EXERCISE — The first line to copy is the one with "brace_bolts();"; the last is the one with "low, high = Vector((1e9,)". Copy each line in that range exactly, leaving out all others.

* * *

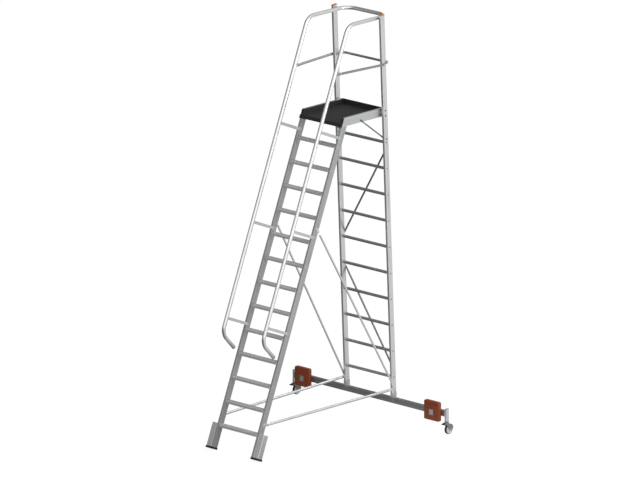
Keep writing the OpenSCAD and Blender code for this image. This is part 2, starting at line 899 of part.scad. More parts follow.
module handrail_right() {
    pts = concat(hand_points(hand_x), [[hand_x, splice_y, guard_z]]);
    color(bright) in_row() {
        tube_path(pts, bend_r, handrail_od, tube_wall);
        lug(hand_x);
        hand_end(hand_x);
    }
}

module guardrail_splice() {
    color(steel) in_row() difference() {
        translate([hand_x, 0, guard_z])
            rod_y(splice_y - 42, splice_y + 42, handrail_od / 2 - tube_wall - 0.1);
        translate([hand_x, 0, guard_z])
            rod_y(splice_y - 43, splice_y + 43, handrail_od / 2 - tube_wall - 3);
        translate([0, guard_bolt[0], guard_bolt[1]]) rod_x(hand_x - 40, hand_x + 40, bolt_hole_r);
    }
}

module bracket_at(i) {
    k = search(i, bracket_steps)[0];
    in_ladder() translate([0, 0, step_z(i) / cos(tilt) + bracket_offsets[k]]) children();
}

module bracket() {
    reach = handrail_stand - handrail_od / 2;
    w = bracket_w;
    h = bracket_h;
    wall = bracket_wall;
    cheek = bracket_cheek;
    block = bracket_block;
    difference() {
        union() {
            // tube from the stile to the handrail
            translate([stile_x - w / 2, -reach - 8, -h / 2]) cube([w, reach + 8, h]);
            // fork around the stile
            translate([inner_x - cheek, -block, -h / 2]) cube([stile_w + 2 * cheek, block, h]);
            for (x = [inner_x - cheek, outer_x]) {
                translate([x, -block, -h / 2]) cube([cheek, block + bracket_bolt_d, h]);
                translate([0, bracket_bolt_d, 0]) rod_x(x, x + cheek, h / 2);
            }
        }
        translate([stile_x - w / 2 + wall, -reach - 20, -h / 2 + wall])
            cube([w - 2 * wall, reach - 8, h - 2 * wall]);
        translate([stile_x, -handrail_stand, -100]) cylinder(h = 200, r = handrail_od / 2 + seat);
        translate([0, bracket_bolt_d, 0]) rod_x(inner_x - 10, outer_x + 10, bolt_hole_r);
    }
}

module handrail_brackets() {
    color(pale_grey) in_row() both_sides() {
        for (i = bracket_steps) {
            bracket_at(i) bracket();
        }
    }
}

module bracket_bolts() {
    color(steel) in_row() both_sides() {
        for (i = bracket_steps) {
            bracket_at(i) translate([outer_x + bracket_cheek, bracket_bolt_d, 0])
                bolt_x(bolt_r, stile_w + 2 * bracket_cheek);
        }
    }
}

module knee_rail(s) {
    p = [hand_x + flat_t + seat, lug_y, knee_z];
    q = [rear_out_x + flat_t / 2 + seat, knee_bolt[0], knee_z];
    color(bright) in_row() side(s) {
        flat_tube(p, q, knee_od, 20, 44);
        // eye behind the stile
        difference() {
            translate(q) rotate([35, 0, 0]) union() {
                translate([-flat_t / 2, 8, -11]) cube([flat_t, 38, 22]);
                translate([0, 46, 0]) rod_x(-flat_t / 2, flat_t / 2, 11);
            }
            translate(q) rotate([35, 0, 0]) translate([0, 46, 0]) rod_x(-5, 5, bolt_hole_r);
            translate([0, knee_bolt[0], knee_z]) rod_x(q[0] - 5, q[0] + 5, bolt_hole_r);
        }
    }
}

module knee_rail_back() {
    x = rear_in_x - flat_t / 2 - seat;
    start_y = knee_back_y - knee_bend_r;
    flat_len = start_y - knee_bolt[0] - knee_od * 0.9;
    color(bright) in_row() {
        both_sides() {
            flat_end([x, knee_bolt[0], knee_z], 0, flat_len, knee_od, bolt_hole_r);
            bend([x, knee_back_y, knee_z], [0, 1, 0], [-1, 0, 0], knee_bend_r) circle(d = knee_od);
        }
        translate([0, knee_back_y, knee_z]) rod_x(-x + knee_bend_r, x - knee_bend_r, knee_od / 2);
    }
}

module knee_rail_bolts() {
    color(steel) in_row() both_sides() {
        translate([hand_x + 1.5 * flat_t + 2 * seat, lug_y, knee_z])
            bolt_x(bolt_r, 2 * flat_t + 2 * seat);
        translate([rear_out_x + flat_t + 2 * seat, knee_bolt[0], knee_z])
            bolt_x(bolt_r, stile_w + 2 * flat_t + 4 * seat);
        translate([rear_out_x, guard_bolt[0], guard_bolt[1]])
            bolt_x(bolt_r, rear_out_x - hand_x + handrail_od / 2);
    }
}

// ---------- base ----------

module traverse() {
    z = traverse_z + traverse_h / 2;
    color(rear_grey) in_row() difference() {
        translate([0, traverse_y, traverse_z]) extrude_x(-traverse_len / 2, traverse_len / 2)
            box_section(traverse_d, traverse_h, traverse_wall);
        for (x = [-ballast_x, ballast_x]) {
            translate([x, 0, z]) rod_y(traverse_y - 5, traverse_y + traverse_d + 5, ballast_hole_r);
        }
    }
}

module traverse_saddle(s) {
    y0 = traverse_y - 8;
    w = traverse_d + 16;
    top = traverse_z + traverse_h;
    color(steel) in_row() side(s) difference() {
        union() {
            for (x = [rear_in_x - saddle_t, rear_out_x + seat]) {
                extrude_x(x, x + saddle_t - seat) polygon([[y0, traverse_z + 5], [y0 + w, traverse_z + 5],
                    [y0 + w, saddle_top_z - 14], [y0 + w - 14, saddle_top_z],
                    [y0 + 14, saddle_top_z], [y0, saddle_top_z - 14]]);
            }
            translate([rear_in_x - saddle_t, y0, top]) cube([stile_w + 2 * saddle_t, w, 6]);
        }
        translate([rear_in_x - 20, traverse_y - 0.1, 0]) cube([stile_w + 40, traverse_d + 0.2, top]);
        for (p = saddle_bolt_points) {
            translate([0, p[0], p[1]]) rod_x(rear_in_x - 10, rear_out_x + 10, bolt_hole_r);
        }
    }
}

module saddle_bolts() {
    color(steel) in_row() both_sides() {
        for (p = saddle_bolt_points) {
            translate([rear_out_x + saddle_t, p[0], p[1]])
                bolt_x(bolt_r, stile_w + 2 * saddle_t);
        }
    }
}

module ballast(s) {
    z = traverse_z + traverse_h / 2;
    front = traverse_y - ballast_t;
    color(orange) in_row() side(s) difference() {
        translate([ballast_x - ballast_w / 2, traverse_y, ballast_z - ballast_w / 2])
            rotate([90, 0, 0]) linear_extrude(height = ballast_t)
            rounded_rect(ballast_w, ballast_w, ballast_r);
        translate([ballast_x - plate_w / 2 - 1, front - 1, z - plate_h / 2 - 1])
            cube([plate_w + 2, plate_t - plate_out + 1, plate_h + 2]);
        translate([ballast_x, 0, z]) rod_y(front - 1, traverse_y + 1, ballast_hole_r);
    }
}

module ballast_plates() {
    z = traverse_z + traverse_h / 2;
    front = traverse_y - ballast_t - plate_out;
    color(steel) in_row() both_sides() difference() {
        translate([ballast_x - plate_w / 2, front + plate_t, z - plate_h / 2])
            rotate([90, 0, 0]) linear_extrude(height = plate_t) rounded_rect(plate_w, plate_h, 4);
        translate([ballast_x, 0, z]) rod_y(front - 1, front + plate_t + 1, ballast_hole_r);
    }
}

module ballast_bolts() {
    z = traverse_z + traverse_h / 2;
    front = traverse_y - ballast_t - plate_out;
    back = traverse_y + traverse_d;
    color(steel) in_row() both_sides() translate([ballast_x, 0, z]) {
        translate([0, front, 0]) rotate([90, 0, 0]) cylinder(h = 6, r = 9, $fn = 6);
        rod_y(front, back, ballast_bolt_r);
        translate([0, back + 8, 0]) rotate([90, 0, 0]) cylinder(h = 8, r = 9, $fn = 6);
    }
}

module castor_post(s) {
    wall = post_wall;
    color(rear_grey) in_row() side(s) difference() {
        translate([post_x - post_w / 2, castor_y - traverse_d / 2, post_bottom_z])
            linear_extrude(height = post_top_z - post_bottom_z) rounded_rect(post_w, traverse_d, 3);
        translate([post_x - post_w / 2 + wall, castor_y - traverse_d / 2 + wall, post_bottom_z - 1])
            cube([post_w - 2 * wall, traverse_d - 2 * wall, post_top_z - post_bottom_z + 1 - wall]);
    }
}

// ---------- castors ----------

module at_castor(s) {
    in_row() side(s) translate([post_x, castor_y, 0]) children();
}

module castor_stem(s) {
    color(steel) at_castor(s) {
        translate([-post_w / 2 + post_wall + fit, -traverse_d / 2 + post_wall + fit, head_top_z + 2])
            cube([post_w - 2 * post_wall - 2 * fit, traverse_d - 2 * post_wall - 2 * fit, 46]);
        translate([0, 0, head_top_z + fit]) cylinder(h = post_bottom_z - head_top_z - fit, r = 20);
        translate([0, 0, crown_z - 1.4]) cylinder(h = head_top_z - crown_z + 3, r = pin_r);
        translate([0, 0, crown_z - 4.6]) cylinder(h = 4.2, r = 11);
    }
}

module castor_fork(s) {
    color(dark_grey) at_castor(s) difference() {
        union() {
            // swivel head
            translate([0, 0, crown_z]) cylinder(h = head_top_z - crown_z, r = head_r);
            translate([-fork_in_x - fork_leg_t, -21, crown_z])
                cube([2 * (fork_in_x + fork_leg_t), 50, crown_t]);
            for (x = [-fork_in_x - fork_leg_t, fork_in_x]) {
                extrude_x(x, x + fork_leg_t) polygon(fork_leg_points);
            }
            // pedal ears
            for (x = [-16, 12]) {
                translate([x, pedal_y, crown_z]) cube([4, 18, 8]);
                translate([x, pedal_y - 7, pedal_z - 7]) cube([4, 16, 14]);
                translate([x, pedal_y - 7, crown_z]) cube([4, 16, 10]);
            }
        }
        translate([0, 0, crown_z - 5]) cylinder(h = 50, r = pin_r + run_clear);
        translate([0, trail, wheel_r]) rod_x(-40, 40, axle_r + 0.1);
        translate([0, pedal_y, pedal_z]) rod_x(-20, 20, pedal_pin_r + run_clear);
        // wheel clearance
        translate([0, trail, wheel_r]) rod_x(-fork_in_x, fork_in_x, wheel_r + 2.5);
    }
}

module castor_axle(s) {
    out = fork_in_x + fork_leg_t;
    color(steel) at_castor(s) translate([0, trail, wheel_r]) {
        rod_x(-out, out, axle_r);
        for (x = [-out - 3.5, out]) {
            translate([x, 0, 0]) rotate([0, 90, 0]) cylinder(h = 3.5, r = 10, $fn = 6);
        }
    }
}

module wheel_hub(s) {
    color(pale_grey) at_castor(s) translate([0, trail, wheel_r]) rotate([0, 90, 0]) rotate_extrude()
        polygon([[axle_r + run_clear, -16.8], [14, -16.8], [16, -11], [34, -9], [37, -14],
            [hub_rim_r, -14.5], [hub_rim_r, 14.5], [37, 14], [34, 9], [16, 11], [14, 16.8],
            [axle_r + run_clear, 16.8]]);
}

module tyre(s) {
    w = wheel_w / 2;
    color(black) at_castor(s) translate([0, trail, wheel_r]) rotate([0, 90, 0]) rotate_extrude()
        polygon([[hub_rim_r, -w + 1], [hub_rim_r + 3, -w], [wheel_r - 2.5, -w + 1], [wheel_r - 0.7, -w + 4],
            [wheel_r, -w + 9], [wheel_r, w - 9], [wheel_r - 0.7, w - 4], [wheel_r - 2.5, w - 1],
            [hub_rim_r + 3, w], [hub_rim_r, w - 1]]);
}

module brake_pedal(s) {
    color(dark_grey) at_castor(s) translate([0, pedal_y, pedal_z]) {
        rod_x(-11.6, 11.6, 6);
        rod_x(-17, 17, pedal_pin_r);
        extrude_x(-11.4, 11.4) polygon([[-14, -4], [0, -5], [0, 5], [-14, 4]]);
        extrude_x(-16, 16) polygon([[-34, -6], [-30, -8], [-12, -4], [-12, 4], [-30, 3], [-34, 0]]);
    }
}

front_stile(-1);  // front_stile_left
front_stile(1);  // front_stile_right
front_steps();
step_rivets();
foot_profile(-1);  // foot_profile_left
foot_profile(1);  // foot_profile_right
foot_cap(-1);  // foot_cap_left
foot_cap(1);  // foot_cap_right
rear_stile(-1);  // rear_stile_left
rear_stile(1);  // rear_stile_right
rear_rungs();
rung_rivets();
stile_cap(-1);  // stile_cap_left
stile_cap(1);  // stile_cap_right
rear_brace(diag_upper);  // rear_brace_upper
rear_brace(diag_lower);  // rear_brace_lower
side_brace(-1);  // side_brace_left
side_brace(1);  // side_brace_right
base_bar(-1);  // base_bar_left
base_bar(1);  // base_bar_right
brace_bolts();
platform_rail(-1);  // platform_rail_left
platform_rail(1);  // platform_rail_right
platform_deck();
platform_bolts();
platform_spacers();
platform_strut(-1);  // platform_strut_left
platform_strut(1);  // platform_strut_right
guardrail_left();
handrail_right();
guardrail_splice();
handrail_brackets();
bracket_bolts();
knee_rail(-1);  // knee_rail_left
knee_rail(1);  // knee_rail_right
knee_rail_back();
knee_rail_bolts();
traverse();
traverse_saddle(-1);  // traverse_saddle_left
traverse_saddle(1);  // traverse_saddle_right
saddle_bolts();
ballast(-1);  // ballast_left
ballast(1);  // ballast_right
ballast_plates();
ballast_bolts();
castor_post(-1);  // castor_post_left
castor_post(1);  // castor_post_right
castor_stem(-1);  // castor_stem_left
castor_stem(1);  // castor_stem_right
castor_fork(-1);  // castor_fork_left
castor_fork(1);  // castor_fork_right
castor_axle(-1);  // castor_axle_left
castor_axle(1);  // castor_axle_right
wheel_hub(-1);  // wheel_hub_left
wheel_hub(1);  // wheel_hub_right
tyre(-1);  // tyre_left
tyre(1);  // tyre_right
brake_pedal(-1);  // brake_pedal_left
brake_pedal(1);  // brake_pedal_right
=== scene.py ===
import json
import math

import bmesh
import bpy
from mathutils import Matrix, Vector


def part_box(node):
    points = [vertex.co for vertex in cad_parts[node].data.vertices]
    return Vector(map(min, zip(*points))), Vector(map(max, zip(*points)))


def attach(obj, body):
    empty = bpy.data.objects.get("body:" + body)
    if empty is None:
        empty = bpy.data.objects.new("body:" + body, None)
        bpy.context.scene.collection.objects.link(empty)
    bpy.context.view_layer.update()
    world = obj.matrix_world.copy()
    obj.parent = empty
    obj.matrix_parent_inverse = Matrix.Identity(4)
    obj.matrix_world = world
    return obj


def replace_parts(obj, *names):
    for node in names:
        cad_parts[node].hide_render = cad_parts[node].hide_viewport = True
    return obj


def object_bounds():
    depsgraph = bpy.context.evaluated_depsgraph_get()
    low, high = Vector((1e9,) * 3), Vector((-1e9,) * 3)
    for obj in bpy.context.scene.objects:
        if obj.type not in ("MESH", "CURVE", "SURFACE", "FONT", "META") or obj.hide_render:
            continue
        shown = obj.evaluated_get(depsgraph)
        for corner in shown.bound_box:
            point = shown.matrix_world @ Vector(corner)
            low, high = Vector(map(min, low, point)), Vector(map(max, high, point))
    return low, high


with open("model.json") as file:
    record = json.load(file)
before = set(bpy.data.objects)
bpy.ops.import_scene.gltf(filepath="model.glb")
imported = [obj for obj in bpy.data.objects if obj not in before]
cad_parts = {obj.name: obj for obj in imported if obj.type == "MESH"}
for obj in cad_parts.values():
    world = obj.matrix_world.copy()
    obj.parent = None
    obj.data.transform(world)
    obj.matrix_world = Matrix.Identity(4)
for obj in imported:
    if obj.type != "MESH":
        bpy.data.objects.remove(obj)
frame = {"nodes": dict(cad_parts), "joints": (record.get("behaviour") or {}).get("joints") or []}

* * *

RESULT OF THIS TASK —
brace_bolts();
platform_rail(-1);  // platform_rail_left
platform_rail(1);  // platform_rail_right
platform_deck();
platform_bolts();
platform_spacers();
platform_strut(-1);  // platform_strut_left
platform_strut(1);  // platform_strut_right
guardrail_left();
handrail_right();
guardrail_splice();
handrail_brackets();
bracket_bolts();
knee_rail(-1);  // knee_rail_left
knee_rail(1);  // knee_rail_right
knee_rail_back();
knee_rail_bolts();
traverse();
traverse_saddle(-1);  // traverse_saddle_left
traverse_saddle(1);  // traverse_saddle_right
saddle_bolts();
ballast(-1);  // ballast_left
ballast(1);  // ballast_right
ballast_plates();
ballast_bolts();
castor_post(-1);  // castor_post_left
castor_post(1);  // castor_post_right
castor_stem(-1);  // castor_stem_left
castor_stem(1);  // castor_stem_right
castor_fork(-1);  // castor_fork_left
castor_fork(1);  // castor_fork_right
castor_axle(-1);  // castor_axle_left
castor_axle(1);  // castor_axle_right
wheel_hub(-1);  // wheel_hub_left
wheel_hub(1);  // wheel_hub_right
tyre(-1);  // tyre_left
tyre(1);  // tyre_right
brake_pedal(-1);  // brake_pedal_left
brake_pedal(1);  // brake_pedal_right
=== scene.py ===
import json
import math

import bmesh
import bpy
from mathutils import Matrix, Vector


def part_box(node):
    points = [vertex.co for vertex in cad_parts[node].data.vertices]
    return Vector(map(min, zip(*points))), Vector(map(max, zip(*points)))


def attach(obj, body):
    empty = bpy.data.objects.get("body:" + body)
    if empty is None:
        empty = bpy.data.objects.new("body:" + body, None)
        bpy.context.scene.collection.objects.link(empty)
    bpy.context.view_layer.update()
    world = obj.matrix_world.copy()
    obj.parent = empty
    obj.matrix_parent_inverse = Matrix.Identity(4)
    obj.matrix_world = world
    return obj


def replace_parts(obj, *names):
    for node in names:
        cad_parts[node].hide_render = cad_parts[node].hide_viewport = True
    return obj


def object_bounds():
    depsgraph = bpy.context.evaluated_depsgraph_get()
    low, high = Vector((1e9,) * 3), Vector((-1e9,) * 3)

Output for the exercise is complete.